Reggae itself drew from this foundation. Many listeners know the echo of Nyabinghi through roots reggae rhythms and themes, but the source is older and more sacred than the commercial music industry. Remembering that can correct the modern habit of consuming the sound while forgetting the spiritual ground beneath it.

Respectful observation starts with humility

For readers who are not Rastafari, respect begins with accepting that you may not fully “decode” every part of a ceremony from the outside. That is not failure. It is simply honesty. Some aspects can be explained in words, while others are felt through presence, relationship, and time.

Humility also means resisting the urge to compare Nyabinghi to whatever familiar category comes easiest. It is not best understood by flattening it into a concert, a drum circle, or a generic meditation session. There may be overlaps in feeling or form, but Nyabinghi belongs to a specific spiritual and cultural lineage.

If you are ever physically present at a gathering, let respect guide your behavior. Watch how people carry themselves. Listen more than you speak. Do not assume every moment is there to be photographed, posted, or narrated for your own audience. Sacred space asks for discipline.

What newcomers often misunderstand

A common misunderstanding is thinking the ceremony is only about emotion. It is emotional, yes, but not in a loose or purely spontaneous sense. There is structure inside the feeling.

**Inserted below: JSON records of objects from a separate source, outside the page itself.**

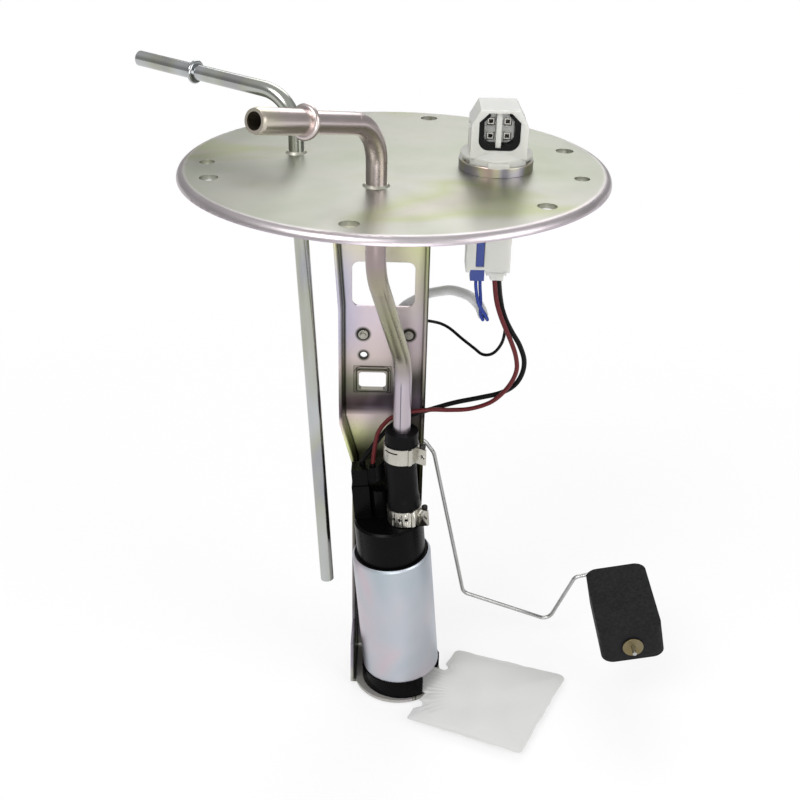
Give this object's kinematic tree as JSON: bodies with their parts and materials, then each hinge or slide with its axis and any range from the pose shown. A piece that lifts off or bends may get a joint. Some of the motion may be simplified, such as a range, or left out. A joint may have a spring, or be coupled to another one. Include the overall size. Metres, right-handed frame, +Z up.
{
  "type": "fuel pump module",
  "caption": "Round flanged in-tank fuel pump module with two fuel tubes, wiring socket, pressed hanger, electric pump, strainer sock and swinging float level sender.",
  "frame": {"origin": "centre of the flange's seat face, the underside ring that lies on the tank", "axes": "+Z up, out of the tank, along the bolts; -Y the way the wiring socket opens; +X toward the float"},
  "size_m": [0.2471, 0.17, 0.3139],
  "materials": {
    "flange_zinc": "satin yellow-green passivated zinc",
    "supply_steel": "satin plated steel tube",
    "return_steel": "bright plated steel tube",
    "braze": "brazed fillet",
    "ring_zinc": "iridescent passivated zinc",
    "black_rubber": "black rubber",
    "natural_nylon": "translucent white nylon",
    "contact_tin": "tinned brass",
    "blue_plastic": "blue moulded plastic",
    "hanger_zinc": "yellow passivated zinc",
    "sender_steel": "plated steel",
    "sender_plastic": "ivory moulded plastic",
    "ceramic_card": "printed ceramic card",
    "brass": "brass",
    "hose_rubber": "black hose rubber",
    "clamp_steel": "stainless band",
    "black_steel": "black rolled pin",
    "can_zinc": "matte plated steel can",
    "black_plastic": "black moulded plastic",
    "carbon": "carbon",
    "bearing_bronze": "sintered bronze",
    "magnet": "ferrite",
    "cast_alloy": "die-cast alloy",
    "bright_steel": "bright steel wire and shaft",
    "valve_plastic": "grey moulded plastic",
    "copper": "copper",
    "impeller_plastic": "phenolic",
    "sock_fabric": "fine nylon filter cloth",
    "float_foam": "charcoal closed-cell rubber foam",
    "wire_black": "black insulation",
    "wire_red": "dark red insulation",
    "wire_blue": "blue insulation",
    "sleeve_grey": "translucent grey sleeve"
  },
  "bodies": {
    "module": {"flange_plate": "flange_zinc", "supply_tube": "supply_steel", "return_tube": "return_steel", "braze_rings": "braze", "connector_ring": "ring_zinc", "ring_gasket": "black_rubber", "connector_housing": "natural_nylon", "socket_seal": "black_rubber", "terminal_blades": "contact_tin", "inner_plug": "natural_nylon", "plug_retainer": "blue_plastic", "hanger_bracket": "hanger_zinc", "sender_bracket": "sender_steel", "sender_rivets": "sender_steel", "sender_housing": "sender_plastic", "resistor_card": "ceramic_card", "card_terminals": "brass", "earth_lug": "brass", "outlet_hose": "hose_rubber", "upper_clamp": "clamp_steel", "lower_clamp": "clamp_steel", "clamp_pins": "black_steel", "pump_can": "can_zinc", "pump_cap": "black_plastic", "cap_seal": "black_rubber", "pump_plug": "black_plastic", "brushes": "carbon", "upper_bearing": "bearing_bronze", "lower_bearing": "bearing_bronze", "field_magnets": "magnet", "outlet_plate": "cast_alloy", "inlet_cover": "cast_alloy", "check_spring": "bright_steel", "rubber_cushion": "black_rubber", "strainer_collar": "black_plastic", "strainer_sock": "sock_fabric", "black_wire": "wire_black", "red_wire": "wire_red", "earth_wire": "wire_black", "sender_wire_a": "wire_blue", "sender_wire_b": "wire_blue", "wire_sleeve": "sleeve_grey"},
    "float_lever": {"arm_hub": "black_plastic", "wiper": "brass", "float_arm": "bright_steel", "push_nut": "brass"},
    "float": {"float_block": "float_foam"},
    "rotor": {"rotor_shaft": "bright_steel", "armature": "copper", "commutator": "copper", "impeller": "impeller_plastic"},
    "valve": {"check_valve": "valve_plastic"}
  },
  "joints": [
    {"name": "float_arm_swing", "type": "hinge", "parent": "module", "child": "float_lever", "pos_m": [-0.003, 0.048, -0.136], "axis": [0, -1, 0], "range_deg": [0, 75]},
    {"name": "float_swivel", "type": "hinge", "parent": "float_lever", "child": "float", "pos_m": [0.119, 0.0195, -0.23], "axis": [0, -1, 0], "continuous": true},
    {"name": "rotor_spin", "type": "hinge", "parent": "module", "child": "rotor", "pos_m": [0.0075, 0.014, -0.2596], "axis": [-0.0872, 0, 0.9962], "continuous": true},
    {"name": "check_valve_lift", "type": "slide", "parent": "module", "child": "valve", "axis": [-0.0872, 0, 0.9962], "range_m": [0, 0.0012], "stiffness_N_per_m": 60, "springref_m": -0.003, "deforming": ["check_spring"]}
  ]
}
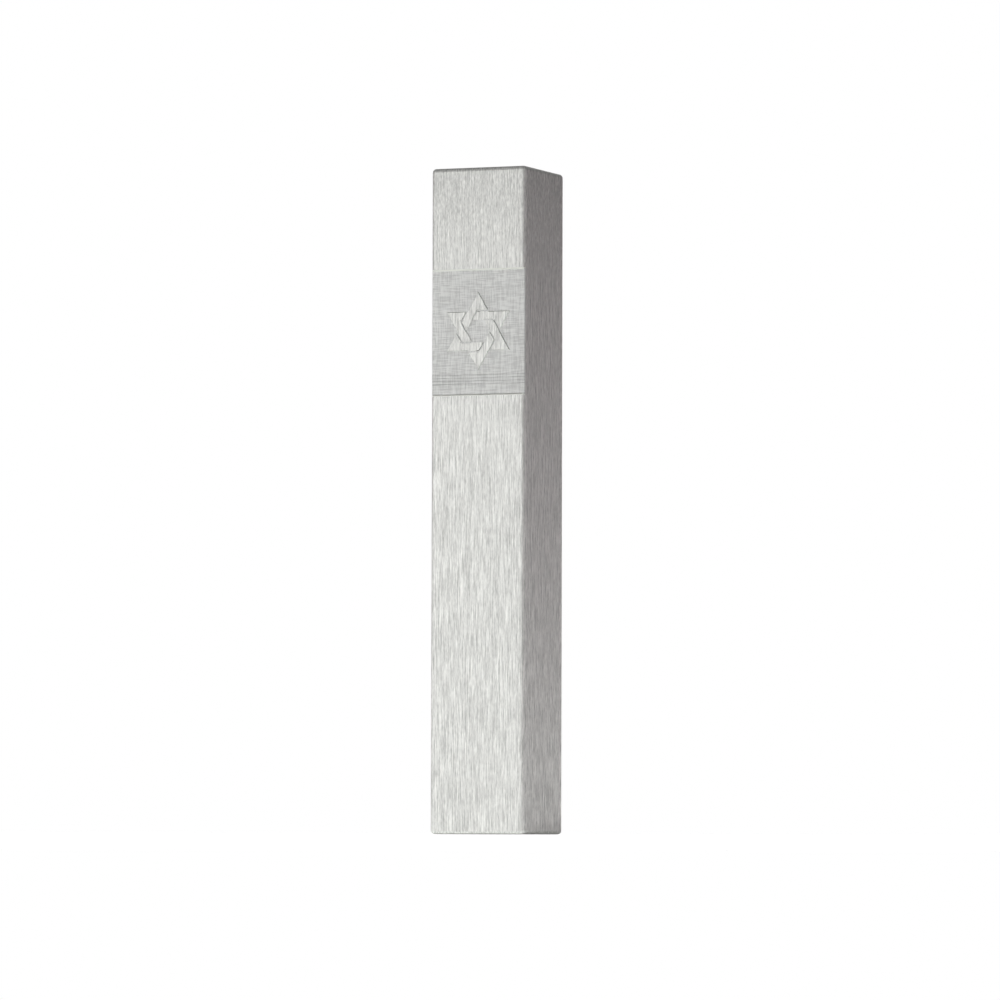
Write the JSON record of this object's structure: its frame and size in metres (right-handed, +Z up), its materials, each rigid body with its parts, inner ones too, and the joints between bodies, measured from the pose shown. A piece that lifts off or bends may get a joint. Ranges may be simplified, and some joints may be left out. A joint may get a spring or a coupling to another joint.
{
  "type": "mezuzah case",
  "caption": "Square brushed metal doorpost case with a raised star on a shallow milled band; it slides over a T-shaped wall plate and holds a rolled scroll in a clear tube under a flush plug.",
  "frame": {"origin": "on the doorpost's surface, midway between the wall plate's two screw holes and midway up the case", "axes": "+Z up along the case, +Y into the doorpost, +X to the right as the viewer faces the case's front"},
  "size_m": [0.0184, 0.0187, 0.12],
  "materials": {
    "case_metal": "brushed lengthwise by hand, clear anodised",
    "plate_metal": "extruded, bead blasted",
    "plug_metal": "turned, clear anodised",
    "foam": "white closed-cell foam tape",
    "screw_steel": "plain stainless",
    "tip_nylon": "natural nylon",
    "ring_rubber": "black nitrile",
    "clear_plastic": "clear, thin-walled",
    "cap_plastic": "natural polyethylene",
    "parchment": "matte cream parchment"
  },
  "bodies": {
    "wall_fixing": {"wall_plate": "plate_metal", "foam_tape_upper": "foam", "foam_tape_lower": "foam"},
    "case": {"case_body": "case_metal"},
    "cartridge": {"closing_plug": "plug_metal", "o_ring_upper": "ring_rubber", "o_ring_lower": "ring_rubber", "scroll_tube": "clear_plastic", "tube_cap": "cap_plastic", "parchment_scroll": "parchment"},
    "screw_tip": {"lock_screw_tip": "tip_nylon"},
    "set_screw": {"lock_screw": "screw_steel"}
  },
  "joints": [
    {"name": "case_lift", "type": "slide", "parent": "wall_fixing", "child": "case", "axis": [0, 0, 1], "range_m": [0, 0.116]},
    {"name": "cartridge_pull", "type": "slide", "parent": "case", "child": "cartridge", "axis": [0, 0, 1], "range_m": [0, 0.118]},
    {"name": "lock_advance", "type": "slide", "parent": "case", "child": "screw_tip", "axis": [-1, 0, 0], "range_m": [0, 0.000674]},
    {"name": "lock_turn", "type": "hinge", "parent": "screw_tip", "child": "set_screw", "pos_m": [-0.0075, -0.00245, -0.05], "axis": [-1, 0, 0], "range_deg": [0, 540]}
  ],
  "couplings": [
    {"joint": "lock_turn", "follows": "lock_advance", "rad_per_m": 13963}
  ]
}
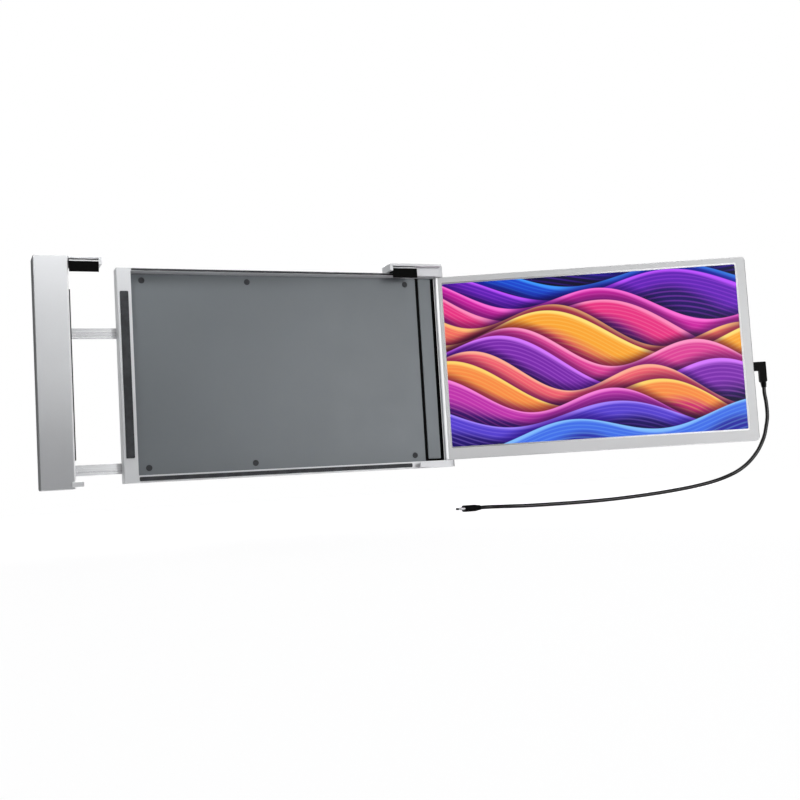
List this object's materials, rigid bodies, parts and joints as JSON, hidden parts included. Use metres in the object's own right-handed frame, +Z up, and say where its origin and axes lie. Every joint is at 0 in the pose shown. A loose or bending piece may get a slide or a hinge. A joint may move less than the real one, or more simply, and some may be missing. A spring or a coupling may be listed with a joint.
{
  "type": "laptop_screen_extender",
  "caption": "Clip-on laptop screen extender: a hinged second screen on a shallow base that hangs on the lid, with a sliding arm, spring top clips, lower hooks, a fold-down stand and a short lead.",
  "frame": {"origin": "centre of the front face of the lower seat strip, on the plane that the back of the laptop's lid rests against", "axes": "+X right along the lid as the user sees it, +Y away from the user, +Z up along the lid"},
  "size_m": [0.7227, 0.16, 0.2609],
  "materials": {
    "silver_shell": "fine matte silver paint",
    "bezel_silver": "fine matte silver",
    "grey_panel": "satin grey",
    "black_plastic": "moulded black",
    "rubber": "soft matte",
    "grey_rubber": "soft matte",
    "steel": "ground",
    "bronze": "plain turned",
    "display": "glossy lit display",
    "sheet_metal": "plain sheet",
    "circuit_board": "solder mask",
    "cord_black": "smooth jacket"
  },
  "bodies": {
    "base": {"base_shell": "silver_shell", "floor_panel": "grey_panel", "hinge_upright": "black_plastic", "upright_plate": "grey_panel", "upper_ear": "silver_shell", "lower_ear": "silver_shell", "hinge_pins": "steel", "ear_screws": "steel", "seat_strips": "grey_rubber", "recess_bumpers": "grey_rubber", "right_hook": "silver_shell", "right_hook_pad": "rubber", "slide_guides": "black_plastic", "base_screws": "steel", "rear_feet": "rubber", "stand_pin": "steel", "right_clip_spring": "steel"},
    "left_arm": {"left_panel": "silver_shell", "left_panel_back": "silver_shell", "slide_rails": "steel", "arm_screws": "steel", "left_hook": "silver_shell", "left_hook_pad": "rubber", "lid_side_pad": "grey_rubber", "left_clip_spring": "steel"},
    "right_clip": {"right_clip_cover": "silver_shell", "right_clip_jaw": "black_plastic", "right_clip_pad": "rubber", "right_clip_blade": "steel"},
    "left_clip": {"left_clip_cover": "silver_shell", "left_clip_jaw": "black_plastic", "left_clip_pad": "rubber", "left_clip_blade": "steel"},
    "stand": {"stand_plate": "silver_shell", "stand_foot": "rubber"},
    "screen": {"screen_rear_cover": "silver_shell", "screen_bezel": "bezel_silver", "lcd_panel": "display", "backlight_plate": "sheet_metal", "driver_board": "circuit_board", "board_parts": "black_plastic", "usb_c_sockets": "steel", "mini_hdmi_socket": "steel", "speakers": "black_plastic", "hinge_sleeves": "bronze", "key_switches": "black_plastic", "angle_plug": "black_plastic", "angle_plug_tip": "steel", "angle_plug_relief": "black_plastic", "cord": "cord_black", "far_plug": "black_plastic", "far_plug_tip": "steel", "far_plug_relief": "black_plastic"},
    "power_key": {"power_button": "grey_panel"},
    "plus_key": {"plus_button": "grey_panel"},
    "minus_key": {"minus_button": "grey_panel"}
  },
  "joints": [
    {"name": "screen_swing", "type": "hinge", "parent": "base", "child": "screen", "pos_m": [0.20895, 0.008, 0.1014], "axis": [0, 0, 1], "range_deg": [-115, 80]},
    {"name": "arm_slide", "type": "slide", "parent": "base", "child": "left_arm", "axis": [-1, 0, 0], "range_m": [-0.041, 0.016]},
    {"name": "right_clip_lift", "type": "slide", "parent": "base", "child": "right_clip", "axis": [0, 0, 1], "range_m": [0, 0.008], "stiffness_N_per_m": 300, "springref_m": -0.01, "deforming": ["right_clip_spring"]},
    {"name": "left_clip_lift", "type": "slide", "parent": "left_arm", "child": "left_clip", "axis": [0, 0, 1], "range_m": [0, 0.008], "stiffness_N_per_m": 300, "springref_m": -0.01, "deforming": ["left_clip_spring"]},
    {"name": "stand_fold", "type": "hinge", "parent": "base", "child": "stand", "pos_m": [0, 0.0176, 0.024], "axis": [-1, 0, 0], "range_deg": [0, 145]},
    {"name": "power_press", "type": "slide", "parent": "screen", "child": "power_key", "axis": [-0.9041, 0.4274, 0], "range_m": [0, 0.0005], "stiffness_N_per_m": 400, "springref_m": -0.0005},
    {"name": "plus_press", "type": "slide", "parent": "screen", "child": "plus_key", "axis": [-0.9041, 0.4274, 0], "range_m": [0, 0.0005], "stiffness_N_per_m": 400, "springref_m": -0.0005},
    {"name": "minus_press", "type": "slide", "parent": "screen", "child": "minus_key", "axis": [-0.9041, 0.4274, 0], "range_m": [0, 0.0005], "stiffness_N_per_m": 400, "springref_m": -0.0005}
  ]
}
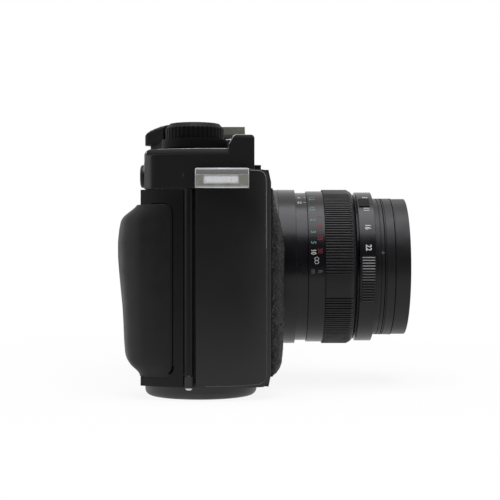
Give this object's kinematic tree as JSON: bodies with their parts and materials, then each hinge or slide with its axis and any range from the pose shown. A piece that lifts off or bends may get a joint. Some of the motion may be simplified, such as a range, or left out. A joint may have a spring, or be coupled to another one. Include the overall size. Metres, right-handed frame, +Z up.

The drumming patterns, chants, and order of gathering hold the space together.

Another misunderstanding is assuming everyone present relates to the ceremony in exactly the same way. As in any living faith community, people may share core commitments while expressing them through different mansions, experiences, and levels of knowledge. That does not weaken the ceremony. It shows that tradition is alive.

Some people also expect immediate explanation for every symbol or phrase. But Nyabinghi is not built for instant consumption. Parts of it open up slowly. The more you study Rastafari history, language, and theology, the more the ceremony becomes legible.

A better way to learn

The best path is layered learning. Listen to Nyabinghi drumming with attention. Read about Rastafari beliefs with reverence. Learn why Ethiopia matters. Learn why the name of Haile Selassie I carries such weight. Learn how Babylon functions as more than a casual metaphor. When these pieces come together, the ceremony stops looking mysterious and starts revealing its logic.

It also helps to approach the subject with gratitude instead of extraction. Ask not only what you can take from the ceremony intellectually, but what kind of respect the tradition deserves from you. That shift changes everything. It moves the learner from consumer to witness.

At Rasta Today, that is the spirit worth keeping close. Nyabinghi is not only something to study. It is something to approach with clean intention, steady listening, and honor for the people who have carried its fire forward.

When you listen long enough, the ceremony begins to teach on its own – not all at once, but in rhythm, in prayer, and in the quiet understanding that some truths are received before they are explained.